Re: [PATCH v5 bpf-next 00/23] BPF register bounds logic and testing improvements

Andrii Nakryiko <andrii.nakryiko@xxxxxxxxx> · Wed, 1 Nov 2023 10:13:26 -0700

On Wed, Nov 1, 2023 at 5:37 AM Paul Chaignon <paul.chaignon@xxxxxxxxx> wrote:
>
> On Mon, Oct 30, 2023 at 10:19:01PM -0700, Andrii Nakryiko wrote:
> > On Mon, Oct 30, 2023 at 10:55 AM Alexei Starovoitov
> > <alexei.starovoitov@xxxxxxxxx> wrote:
> > >
> > > On Fri, Oct 27, 2023 at 11:13:23AM -0700, Andrii Nakryiko wrote:
> > > >
> > > > Note, this is not unique to <range> vs <range> logic. Just recently ([0])
> > > > a related issue was reported for existing verifier logic. This patch set does
> > > > fix that issues as well, as pointed out on the mailing list.
> > > >
> > > >   [0] https://lore.kernel.org/bpf/CAEf4Bzbgf-WQSCz8D4Omh3zFdS4oWS6XELnE7VeoUWgKf3cpig@xxxxxxxxxxxxxx/
> > >
> > > Quick comment regarding shift out of bound issue.

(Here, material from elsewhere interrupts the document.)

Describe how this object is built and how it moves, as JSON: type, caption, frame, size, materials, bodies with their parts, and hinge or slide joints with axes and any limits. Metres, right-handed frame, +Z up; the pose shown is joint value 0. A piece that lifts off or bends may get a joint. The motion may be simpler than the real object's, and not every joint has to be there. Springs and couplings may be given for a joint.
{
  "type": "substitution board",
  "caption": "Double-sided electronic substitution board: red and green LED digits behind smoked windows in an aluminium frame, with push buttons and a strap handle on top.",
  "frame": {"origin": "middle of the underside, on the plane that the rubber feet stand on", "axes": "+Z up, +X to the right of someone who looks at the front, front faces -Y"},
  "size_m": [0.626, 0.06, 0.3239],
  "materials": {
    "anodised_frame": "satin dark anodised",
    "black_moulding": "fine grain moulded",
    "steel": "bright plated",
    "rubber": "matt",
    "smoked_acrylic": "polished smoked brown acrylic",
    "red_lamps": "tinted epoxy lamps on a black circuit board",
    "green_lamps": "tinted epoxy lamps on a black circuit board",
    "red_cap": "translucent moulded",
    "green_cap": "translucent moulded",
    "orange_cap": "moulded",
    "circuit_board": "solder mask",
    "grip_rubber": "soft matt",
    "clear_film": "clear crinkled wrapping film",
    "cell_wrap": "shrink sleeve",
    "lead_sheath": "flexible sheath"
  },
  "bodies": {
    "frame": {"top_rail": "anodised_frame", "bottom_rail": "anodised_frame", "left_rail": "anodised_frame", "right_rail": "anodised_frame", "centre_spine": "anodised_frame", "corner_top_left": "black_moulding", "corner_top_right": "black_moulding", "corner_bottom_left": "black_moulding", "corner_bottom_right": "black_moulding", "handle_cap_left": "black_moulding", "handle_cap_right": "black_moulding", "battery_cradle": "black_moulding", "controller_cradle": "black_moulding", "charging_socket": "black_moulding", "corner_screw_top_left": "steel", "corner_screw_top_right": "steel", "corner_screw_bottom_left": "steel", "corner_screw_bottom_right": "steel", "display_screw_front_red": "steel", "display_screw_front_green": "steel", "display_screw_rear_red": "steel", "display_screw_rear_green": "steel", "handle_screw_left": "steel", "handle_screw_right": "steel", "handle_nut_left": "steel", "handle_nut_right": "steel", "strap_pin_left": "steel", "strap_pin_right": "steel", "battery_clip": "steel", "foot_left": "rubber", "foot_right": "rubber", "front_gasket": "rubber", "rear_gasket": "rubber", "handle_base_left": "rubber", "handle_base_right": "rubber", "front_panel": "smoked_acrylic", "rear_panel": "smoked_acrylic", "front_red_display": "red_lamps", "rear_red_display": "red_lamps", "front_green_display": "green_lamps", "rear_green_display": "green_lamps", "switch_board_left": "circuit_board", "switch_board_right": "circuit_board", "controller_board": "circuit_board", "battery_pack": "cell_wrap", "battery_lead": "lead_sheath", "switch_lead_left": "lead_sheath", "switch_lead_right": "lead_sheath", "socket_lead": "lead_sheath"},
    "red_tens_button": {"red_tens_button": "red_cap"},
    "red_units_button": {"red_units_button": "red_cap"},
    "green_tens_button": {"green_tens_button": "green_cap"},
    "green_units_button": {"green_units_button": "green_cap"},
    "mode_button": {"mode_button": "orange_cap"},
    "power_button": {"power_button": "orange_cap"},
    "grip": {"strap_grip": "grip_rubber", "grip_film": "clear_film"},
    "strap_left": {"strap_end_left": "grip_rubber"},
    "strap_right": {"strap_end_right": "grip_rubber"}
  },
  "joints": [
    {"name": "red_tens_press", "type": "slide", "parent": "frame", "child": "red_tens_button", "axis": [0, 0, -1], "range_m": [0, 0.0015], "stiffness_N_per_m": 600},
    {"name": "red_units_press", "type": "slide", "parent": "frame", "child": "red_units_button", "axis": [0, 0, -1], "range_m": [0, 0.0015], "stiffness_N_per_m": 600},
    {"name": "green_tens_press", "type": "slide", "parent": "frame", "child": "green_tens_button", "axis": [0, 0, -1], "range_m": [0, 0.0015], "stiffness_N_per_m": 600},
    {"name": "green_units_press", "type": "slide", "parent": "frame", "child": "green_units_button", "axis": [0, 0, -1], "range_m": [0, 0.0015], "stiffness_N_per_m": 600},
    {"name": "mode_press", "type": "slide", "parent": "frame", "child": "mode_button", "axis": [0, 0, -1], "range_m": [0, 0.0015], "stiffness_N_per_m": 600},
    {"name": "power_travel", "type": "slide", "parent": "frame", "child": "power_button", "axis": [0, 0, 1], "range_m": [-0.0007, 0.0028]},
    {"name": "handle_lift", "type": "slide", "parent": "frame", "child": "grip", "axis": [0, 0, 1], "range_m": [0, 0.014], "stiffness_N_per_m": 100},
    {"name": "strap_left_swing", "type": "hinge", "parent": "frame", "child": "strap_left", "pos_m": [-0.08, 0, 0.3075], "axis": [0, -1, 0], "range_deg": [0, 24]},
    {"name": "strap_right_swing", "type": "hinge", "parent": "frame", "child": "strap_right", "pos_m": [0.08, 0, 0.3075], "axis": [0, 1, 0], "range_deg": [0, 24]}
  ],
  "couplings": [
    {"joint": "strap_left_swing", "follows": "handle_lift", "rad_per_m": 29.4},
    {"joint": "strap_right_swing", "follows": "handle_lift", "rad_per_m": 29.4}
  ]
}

> > > I think this patch set makes Hao Sun's repro not working, but I don't think
> > > the range vs range improvement fixes the underlying issue.
> >
> > Correct, yes, I think adjust_reg_min_max_vals() might still need some fixing.
> >
> > > Currently we do:
> > > if (umax_val >= insn_bitness)
> > >   mark_reg_unknown
> > > else
> > >   here were use src_reg->u32_max_value or src_reg->umax_value
> > > I suspect the insn_bitness check is buggy and it's still possible to hit UBSAN splat with
> > > out of bounds shift. Just need to try harder.

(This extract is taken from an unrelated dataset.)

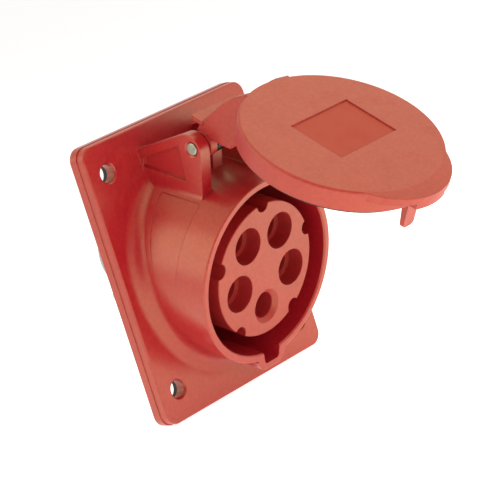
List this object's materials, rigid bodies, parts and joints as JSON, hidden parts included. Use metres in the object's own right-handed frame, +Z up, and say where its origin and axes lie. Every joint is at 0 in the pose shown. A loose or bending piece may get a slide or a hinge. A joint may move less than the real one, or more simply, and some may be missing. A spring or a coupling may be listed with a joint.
{
  "type": "angled industrial panel socket",
  "caption": "Red angled panel socket with a square flange, a round shrouded collar facing downwards, pin contacts in an insert, and a hinged round lid.",
  "frame": {"origin": "middle of the flange's back face, which meets the panel; the fixing holes lie evenly round it", "axes": "+Y into the panel, +X to the right seen from the front, +Z up; the socket faces -Y and 20 degrees down"},
  "size_m": [0.077, 0.1378, 0.0973],
  "materials": {
    "red_plastic": "satin",
    "insert_plastic": "satin",
    "grey_plastic": "satin",
    "rubber": "matte",
    "brass": "satin",
    "steel": "satin",
    "pin_steel": "satin"
  },
  "bodies": {
    "socket": {"panel_housing": "red_plastic", "flange_gasket": "rubber", "contact_insert": "insert_plastic", "insert_seal": "rubber", "terminal_housing": "grey_plastic", "contact_l1": "brass", "contact_l2": "brass", "contact_l3": "brass", "contact_neutral": "brass", "contact_earth": "brass", "phase_contact_clips": "steel", "earth_contact_clip": "steel", "terminal_screws": "steel", "terminal_plates": "steel", "carrier_screws": "steel", "carrier_washers": "steel", "hinge_pin": "pin_steel", "lid_spring": "steel"},
    "cover": {"lid": "red_plastic", "lid_seal": "rubber"}
  },
  "joints": [
    {"name": "lid_hinge", "type": "hinge", "parent": "socket", "child": "cover", "pos_m": [0, -0.03013, 0.03676], "axis": [-1, 0, 0], "range_deg": [-73.6, 36.3], "deforming": ["lid_spring"]}
  ]
}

> > > if w8 < 0xffffffff goto +2;
> > > if r8 != r6 goto +1;
> > > w0 >>= w8;
> > > won't be enough anymore.
> >
> > Agreed, but I felt that fixing adjust_reg_min_max_vals() is out of
> > scope for this already large patch set. If someone can take a deeper
> > look into reg bounds for arithmetic operations, it would be great.
> >
> > On the other hand, one of those academic papers claimed to verify
> > soundness of verifier's reg bounds, so I wonder why they missed this?
>
> AFAICS, it should have been able to detect this bug. Equation (3) from
> [1, page 10] encodes the soundness condition for conditional jumps and
> the implementation definitely covers BPF_JEQ/JNE and the logic in
> check_cond_jmp_op. So either there's a bug in the implementation or I'm
> missing something about how it works. Let me cc two of the paper's
> authors :)
>
> Hari, Srinivas: Hao Sun recently discovered a bug in the range analysis
> logic of the verifier, when comparing two unknown scalars with
> non-overlapping ranges. See [2] for Eduard Zingerman's explanation. It
> seems to have existed for a while. Any idea why Agni didn't uncover it?
>
> 1 - https://harishankarv.github.io/assets/files/agni-cav23.pdf
> 2 - https://lore.kernel.org/bpf/8731196c9a847ff35073a2034662d3306cea805f.camel@xxxxxxxxx/
>
> > cc Paul, maybe he can clarify (and also, Paul, please try to run all
> > that formal verification machinery against this patch set, thanks!)
>
> I tried it yesterday but am running into what looks like a bug in the
> LLVM IR to SMT conversion. Probably not something I can fix myself
> quickly so I'll need help from Hari & co.
>
> That said, even without your patchset, I'm running into another issue
> where the formal verification takes several times longer (up to weeks
> /o\) since v6.4.
>

That's unfortunate. If you figure this out, I'd still be interested in
doing an extra check. Meanwhile I'm working on doing more sanity
checks in the kernel (and inevitably having to debug and fix issues,
still working on this).